Recorded information |
========================================
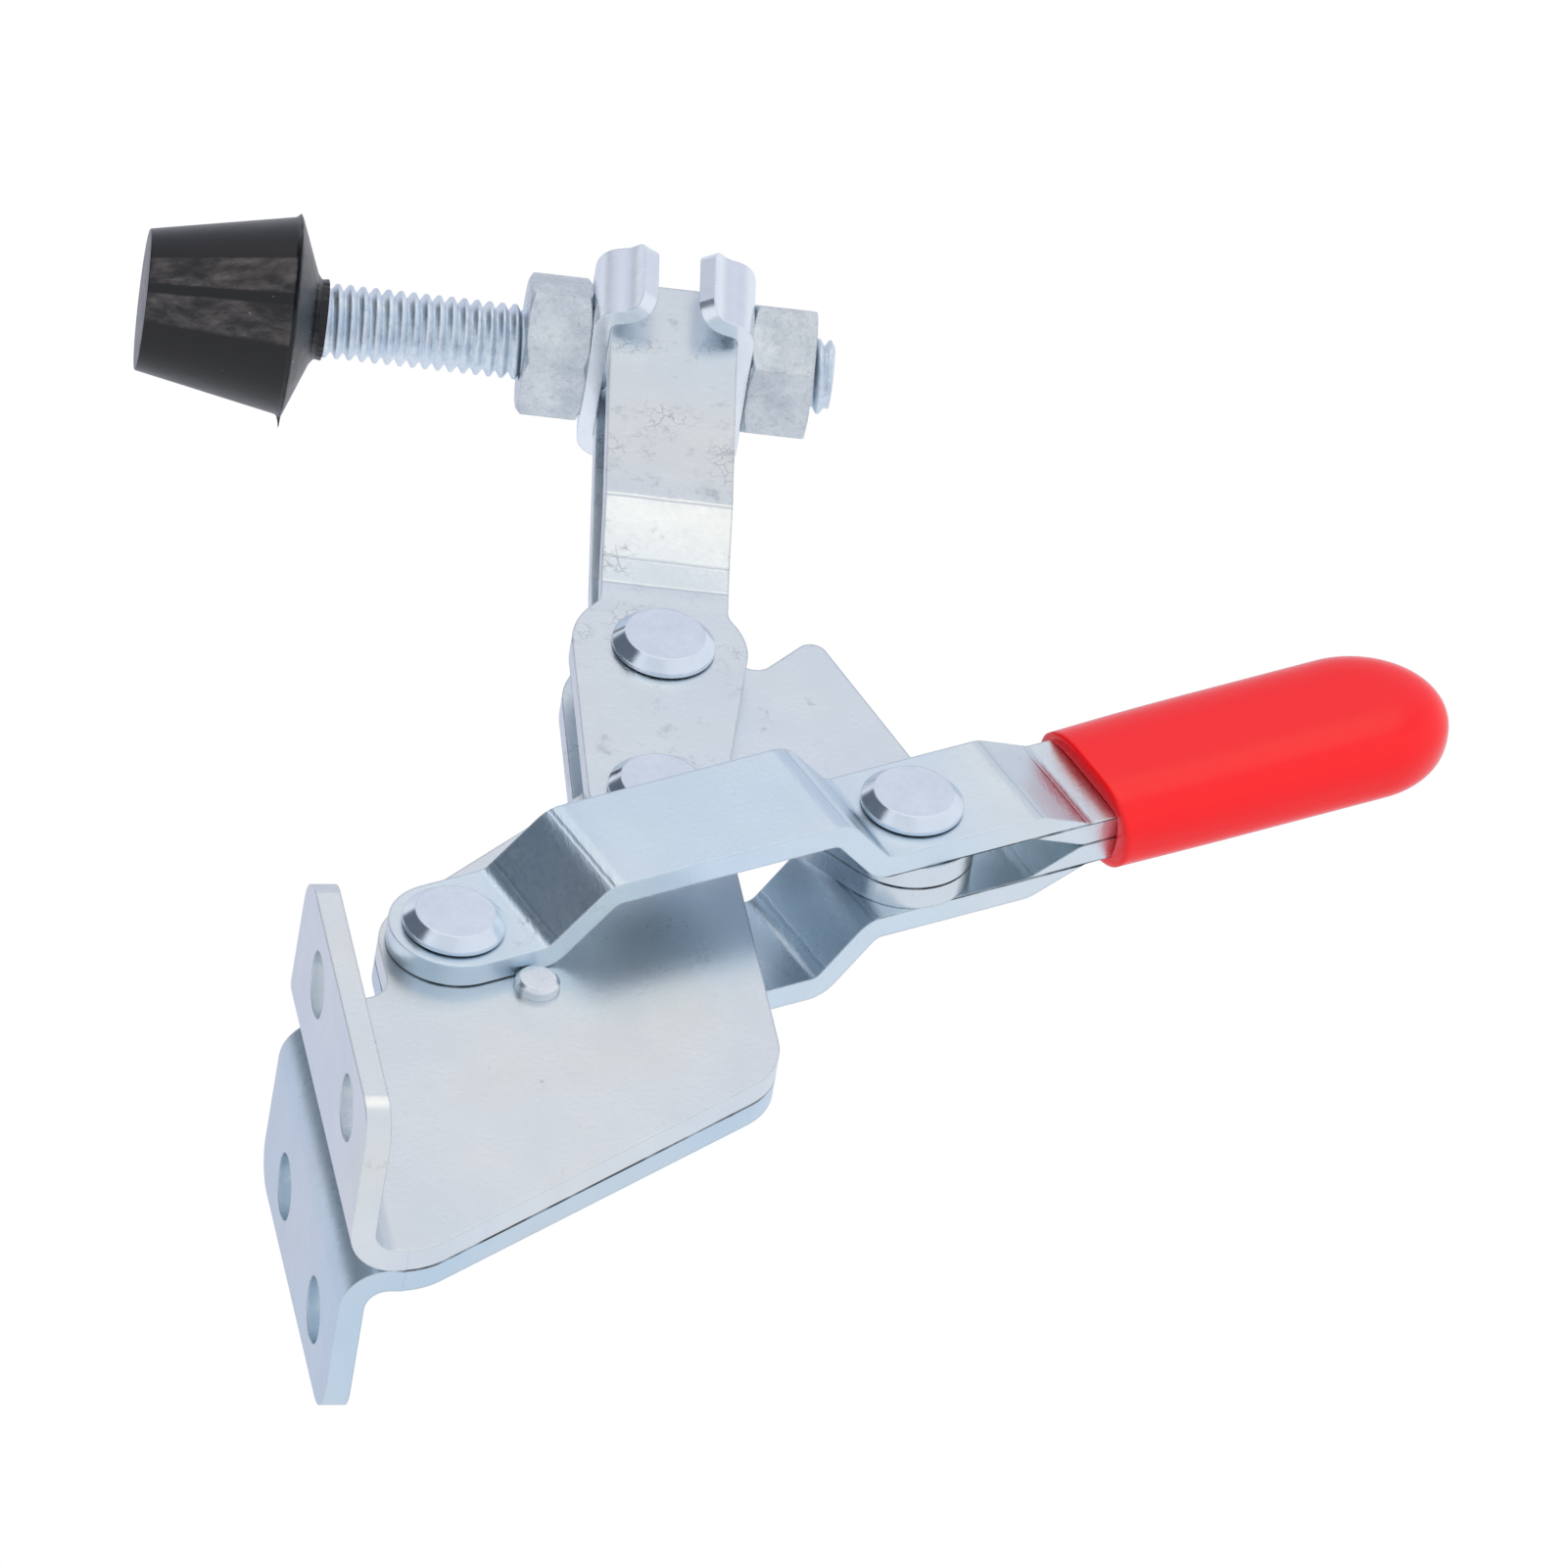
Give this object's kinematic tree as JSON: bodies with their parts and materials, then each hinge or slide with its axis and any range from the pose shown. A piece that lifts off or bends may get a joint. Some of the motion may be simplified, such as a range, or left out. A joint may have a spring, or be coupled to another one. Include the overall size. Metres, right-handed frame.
{
  "type": "toggle clamp",
  "caption": "Side-mounted toggle clamp: a flanged base, a bowed handle with a dipped grip, a link and a slotted arm that carries an adjustable rubber-tipped spindle.",
  "frame": {"origin": "middle of the four bolt holes, on the flange face that meets the mounting surface", "axes": "+X along the flanges towards the clamp arm, +Y along the rivets, +Z away from the mounting surface"},
  "size_m": [0.1248, 0.03, 0.098],
  "materials": {
    "zinc_plate": "satin bright zinc plating",
    "zinc_rivet": "bright zinc plating, lightly burnished",
    "zinc_fastener": "blue-white zinc plating",
    "red_vinyl": "glossy dipped vinyl",
    "black_rubber": "semi-gloss moulded rubber"
  },
  "bodies": {
    "base": {"base_plate_front": "zinc_plate", "base_plate_back": "zinc_plate", "stop_pin": "zinc_rivet", "rivet_handle_base": "zinc_rivet", "rivet_arm_base": "zinc_rivet"},
    "handle": {"handle_strap_front": "zinc_plate", "handle_strap_back": "zinc_plate", "handle_grip": "red_vinyl", "rivet_handle_link": "zinc_rivet"},
    "link": {"link_plate_front": "zinc_plate", "link_plate_back": "zinc_plate"},
    "arm": {"arm_plate_front": "zinc_plate", "arm_plate_back": "zinc_plate", "rivet_link_arm_front": "zinc_rivet", "rivet_link_arm_back": "zinc_rivet"},
    "washers": {"washer_upper": "zinc_fastener", "washer_lower": "zinc_fastener"},
    "spindle": {"spindle_rod": "zinc_fastener", "rubber_cap": "black_rubber"},
    "upper_nut": {"nut_upper": "zinc_fastener"},
    "lower_nut": {"nut_lower": "zinc_fastener"}
  },
  "joints": [
    {"name": "handle_swing", "type": "hinge", "parent": "base", "child": "handle", "pos_m": [0.02207, 0, 0.01375], "axis": [0, 1, 0], "range_deg": [0, 66.84]},
    {"name": "arm_swing", "type": "hinge", "parent": "base", "child": "arm", "pos_m": [0.0382, 0, 0.03252], "axis": [0, 1, 0], "range_deg": [0, 101]},
    {"name": "link_swing", "type": "hinge", "parent": "handle", "child": "link", "pos_m": [0.03681, 0, 0.05233], "axis": [0, 1, 0], "range_deg": [0, 70.1]},
    {"name": "washer_slide", "type": "slide", "parent": "arm", "child": "washers", "axis": [0.9846, 0, 0.1747], "range_m": [-0.019, 0]},
    {"name": "spindle_slide", "type": "slide", "parent": "washers", "child": "spindle", "axis": [-0.1747, 0, 0.9846], "range_m": [-0.0015, 0.014]},
    {"name": "upper_nut_turn", "type": "hinge", "parent": "washers", "child": "upper_nut", "pos_m": [0.09674, 0, 0.0429], "axis": [-0.1747, 0, 0.9846], "continuous": true},
    {"name": "lower_nut_turn", "type": "hinge", "parent": "washers", "child": "lower_nut", "pos_m": [0.09674, 0, 0.0429], "axis": [-0.1747, 0, 0.9846], "continuous": true}
  ],
  "couplings": [
    {"joint": "arm_swing", "follows": "handle_swing", "ratio": 1.5109},
    {"joint": "link_swing", "follows": "handle_swing", "ratio": 1.0485}
  ]
}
========================================
Exercise description | Return every line of the material exactly.

Finished task |
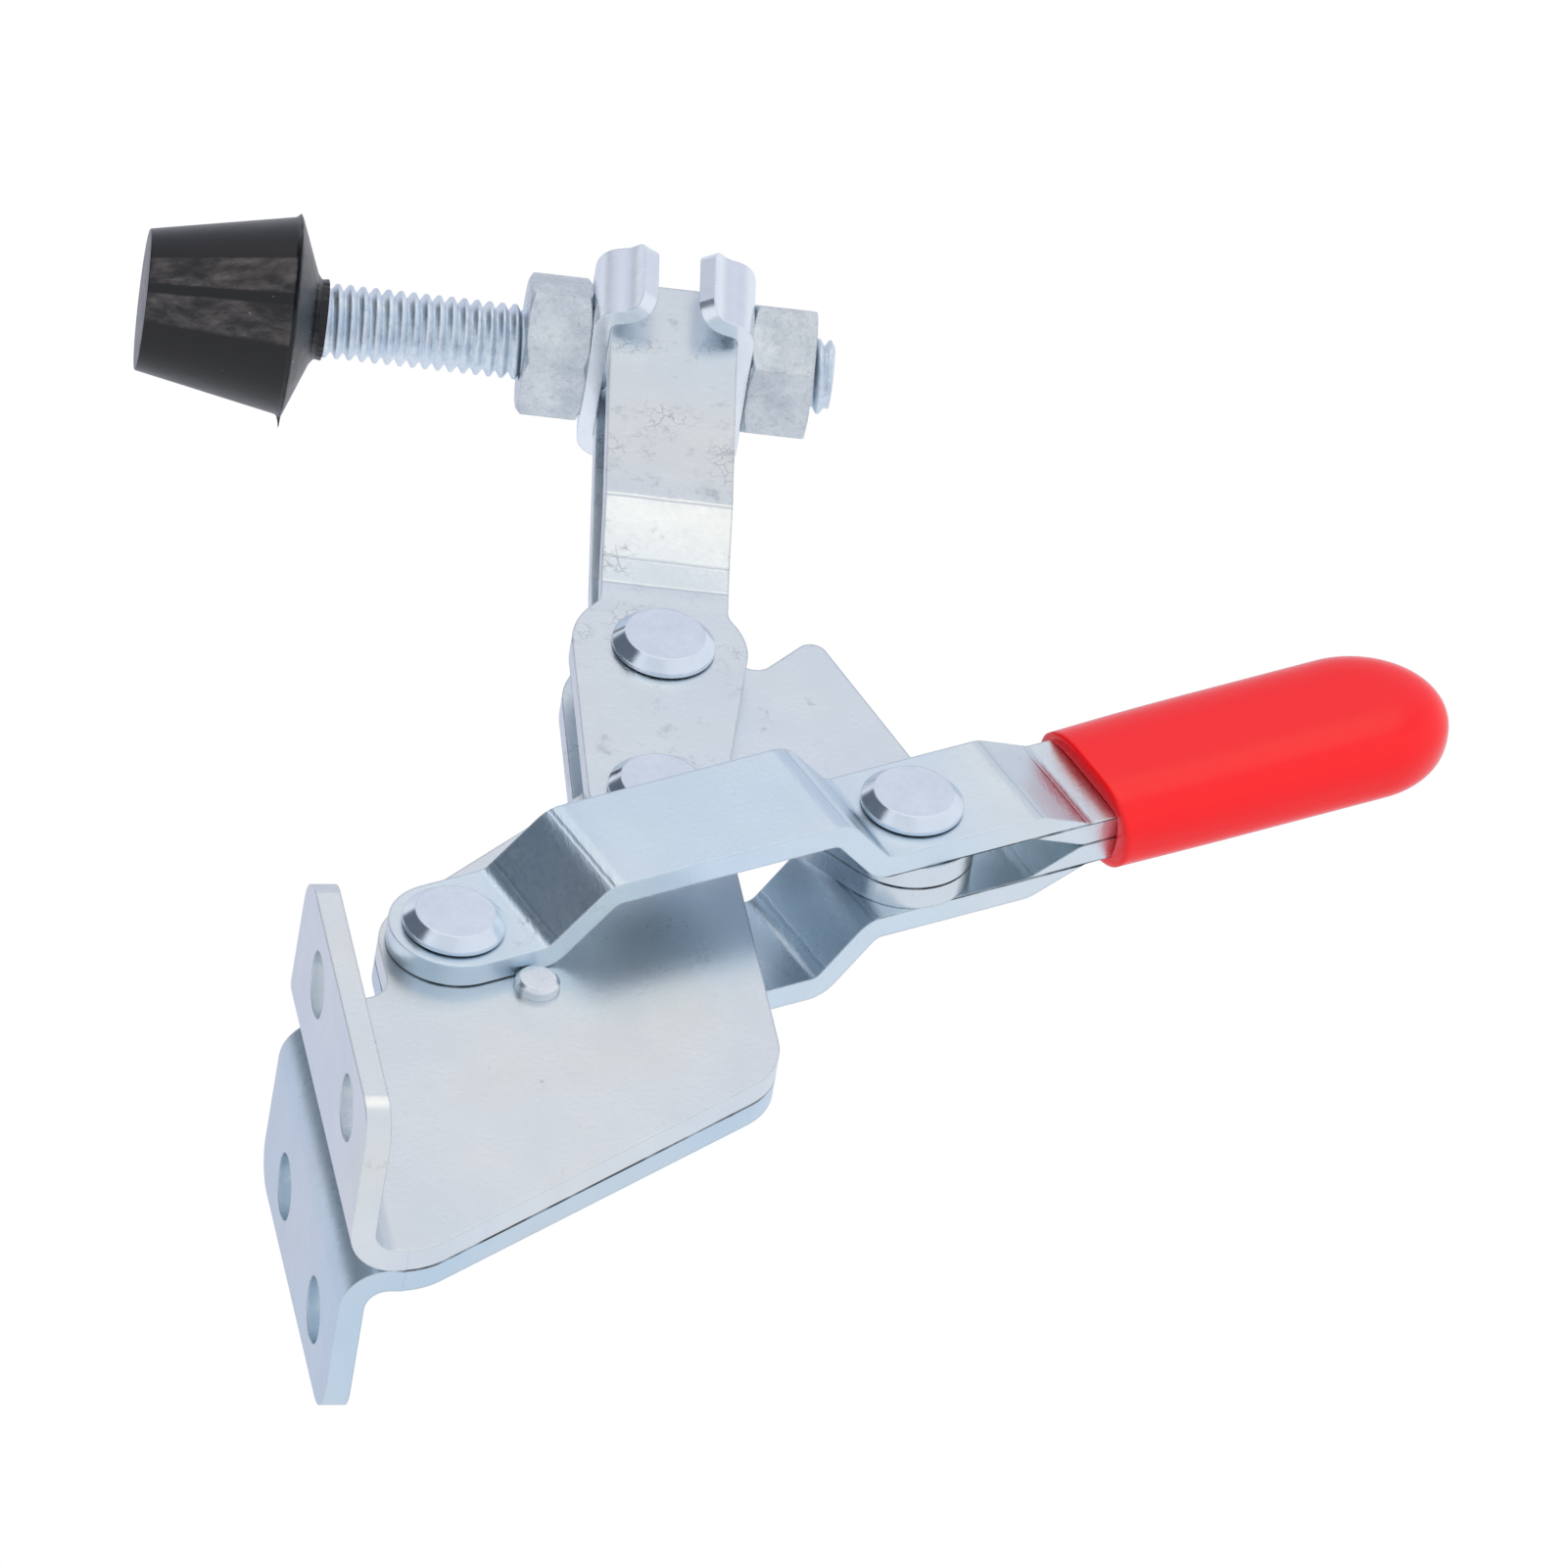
Give this object's kinematic tree as JSON: bodies with their parts and materials, then each hinge or slide with its axis and any range from the pose shown. A piece that lifts off or bends may get a joint. Some of the motion may be simplified, such as a range, or left out. A joint may have a spring, or be coupled to another one. Include the overall size. Metres, right-handed frame.
{
  "type": "toggle clamp",
  "caption": "Side-mounted toggle clamp: a flanged base, a bowed handle with a dipped grip, a link and a slotted arm that carries an adjustable rubber-tipped spindle.",
  "frame": {"origin": "middle of the four bolt holes, on the flange face that meets the mounting surface", "axes": "+X along the flanges towards the clamp arm, +Y along the rivets, +Z away from the mounting surface"},
  "size_m": [0.1248, 0.03, 0.098],
  "materials": {
    "zinc_plate": "satin bright zinc plating",
    "zinc_rivet": "bright zinc plating, lightly burnished",
    "zinc_fastener": "blue-white zinc plating",
    "red_vinyl": "glossy dipped vinyl",
    "black_rubber": "semi-gloss moulded rubber"
  },
  "bodies": {
    "base": {"base_plate_front": "zinc_plate", "base_plate_back": "zinc_plate", "stop_pin": "zinc_rivet", "rivet_handle_base": "zinc_rivet", "rivet_arm_base": "zinc_rivet"},
    "handle": {"handle_strap_front": "zinc_plate", "handle_strap_back": "zinc_plate", "handle_grip": "red_vinyl", "rivet_handle_link": "zinc_rivet"},
    "link": {"link_plate_front": "zinc_plate", "link_plate_back": "zinc_plate"},
    "arm": {"arm_plate_front": "zinc_plate", "arm_plate_back": "zinc_plate", "rivet_link_arm_front": "zinc_rivet", "rivet_link_arm_back": "zinc_rivet"},
    "washers": {"washer_upper": "zinc_fastener", "washer_lower": "zinc_fastener"},
    "spindle": {"spindle_rod": "zinc_fastener", "rubber_cap": "black_rubber"},
    "upper_nut": {"nut_upper": "zinc_fastener"},
    "lower_nut": {"nut_lower": "zinc_fastener"}
  },
  "joints": [
    {"name": "handle_swing", "type": "hinge", "parent": "base", "child": "handle", "pos_m": [0.02207, 0, 0.01375], "axis": [0, 1, 0], "range_deg": [0, 66.84]},
    {"name": "arm_swing", "type": "hinge", "parent": "base", "child": "arm", "pos_m": [0.0382, 0, 0.03252], "axis": [0, 1, 0], "range_deg": [0, 101]},
    {"name": "link_swing", "type": "hinge", "parent": "handle", "child": "link", "pos_m": [0.03681, 0, 0.05233], "axis": [0, 1, 0], "range_deg": [0, 70.1]},
    {"name": "washer_slide", "type": "slide", "parent": "arm", "child": "washers", "axis": [0.9846, 0, 0.1747], "range_m": [-0.019, 0]},
    {"name": "spindle_slide", "type": "slide", "parent": "washers", "child": "spindle", "axis": [-0.1747, 0, 0.9846], "range_m": [-0.0015, 0.014]},
    {"name": "upper_nut_turn", "type": "hinge", "parent": "washers", "child": "upper_nut", "pos_m": [0.09674, 0, 0.0429], "axis": [-0.1747, 0, 0.9846], "continuous": true},
    {"name": "lower_nut_turn", "type": "hinge", "parent": "washers", "child": "lower_nut", "pos_m": [0.09674, 0, 0.0429], "axis": [-0.1747, 0, 0.9846], "continuous": true}
  ],
  "couplings": [
    {"joint": "arm_swing", "follows": "handle_swing", "ratio": 1.5109},
    {"joint": "link_swing", "follows": "handle_swing", "ratio": 1.0485}
  ]
}